Office Location Defines Competitive Edge

Location, location, location.

Increasingly a company's office location has been deemed an indicator of its potential for future growth and ability to keep pace with the development of New York City real estate, culture and business.

The influx of startups into Manhattan from other tech hubs, such as San Francisco's Silicon Valley, provided a glimpse into both the future of business and of New York's ability to remain at the forefront of financial and cultural growth. Following these small companies' ability to find a home in the city among big names such as Google and J.P. Morgan, industries outside of the "traditional" tech world are joining the Manhattan Valley, but are faced with the tough task of finding desirable office space.

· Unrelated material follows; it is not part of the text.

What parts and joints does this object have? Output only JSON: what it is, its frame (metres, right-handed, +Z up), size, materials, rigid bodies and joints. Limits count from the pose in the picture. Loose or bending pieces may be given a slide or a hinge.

The life sciences research industry, which has its established center on the East Side at the Alexandria Center for Life Science, is seeing growth from smaller firms in Manhattan. However, similar to obtaining traditional office space, available lab space in the city is hard to come by, leading these smaller firms to join the startup phenomenon of shared workspace. Growing tech firm, WeWork, has already tapped the collaborative office space market with its platform for startups to share office space around the city to mitigate real estate costs and even encourage a partnership of ideas among members.

Location of the collaborative lab space is another hurdle science research companies, among any company or resident of New York needs to overcome. In order to attract software technicians, the co-founder of fertility analytics firm, Celmatix, understood that the company needed to be located in a "trendy" area encompassed by popular restaurants, stores and similar tech companies. In the current commercial market, office location is key for a company's competitive edge.

However, there are situations in which a company's arrival is the defining moment for a neighborhood's growth. For example, the launching of Hillary Clinton's campaign headquarters in Brooklyn Heights can be seen as the introduction of business in downtown Brooklyn. Termed the "halo" effect, according to Crain's, Clinton's campaign will signal "downtown Brooklyn's arrival as a desirable place to do business," in addition to the rising number of residential developments in the area.

Whether at the forefront of technology or of a real estate boom, a company's location is crucial in defining its position in the market.